母亲的嗓门很大,我最怕就是母亲的嗓门。在我没有离开家乡之前,我很讨厌听到母亲的声音,像乌鸦的叫声令人讨厌。
现在,我很少听到母亲的嗓门,要不是回家,要不是打电话回家,我一般听不到母亲的声音。母亲老啦,我突然关心母亲来。近年来,母亲的膝盖老是疼痛。因为十多年前,为了生计,她上山下岭去寻找木柴,帮助父亲做生意,足可以维持一家人的生计。甚至照顾外婆的柴草使用。所以,母亲的脚才如此疼痛。
在我看来,母亲的身体要比父亲的身体硬朗。但是,我估计错了,母亲的心理承受能力很差,就在父亲住院期间,听说父亲要做手术,她整个晚上睡不好觉。我一边安慰母亲别担心,因为我有在,没有什么事情的。另一边,我要开导父亲,这只不过是个小小手术,叫他放心。父亲,也乐意地接受了。后来,父亲顺利地出院了。我万分的高兴。

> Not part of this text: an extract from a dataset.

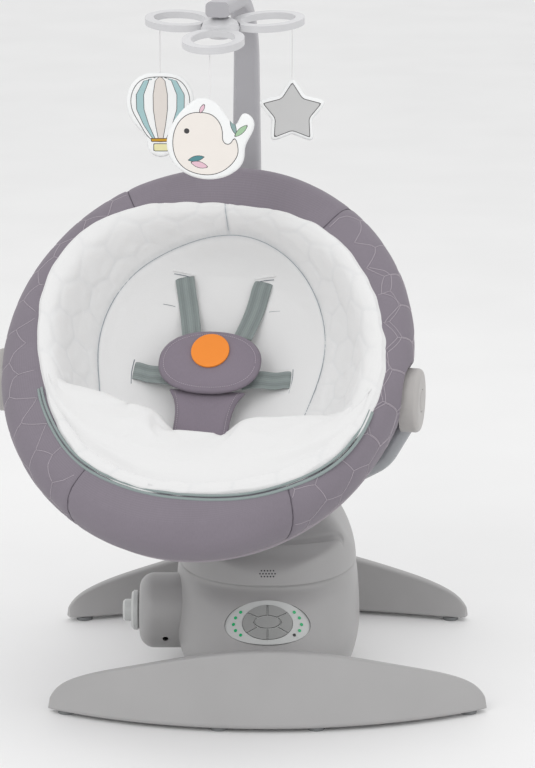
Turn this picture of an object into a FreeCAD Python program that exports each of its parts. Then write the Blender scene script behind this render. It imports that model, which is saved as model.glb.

要不是父亲出去赌博,母亲不会抢话筒告诉我,父亲赌博了。
在我生病的时候,我觉得母亲的身影突然高大起来。我身体安康的时候,我很少想起自己的母亲。可是,近年来,我不得不想起自己的母亲。因膝盖疼痛,母亲上山下岭的岁月也少了。也许因为家里有沼气池,但主要的是母亲的脚不太玲珑了。我也不愿意,母亲太辛苦了。
如果说五月是女人的季节,那么母亲就是这个季节里的耕耘者,她为了家庭的生计。从青丝到白发,从少妇到老太婆。这个人就是我的母亲。一个乡下平凡的妇女。没有穿过名贵的衣服,也没有戴过什么手饰。一个平凡的劳动者,在婆家,默默无闻地奉献!这就是我的母亲。
现在,我打电话回家,总希望听到母亲的声音。像儿时母亲的呼唤。像在胎中,心连心在一起呼吸。那个人能与自己生死与共的人,就是母亲。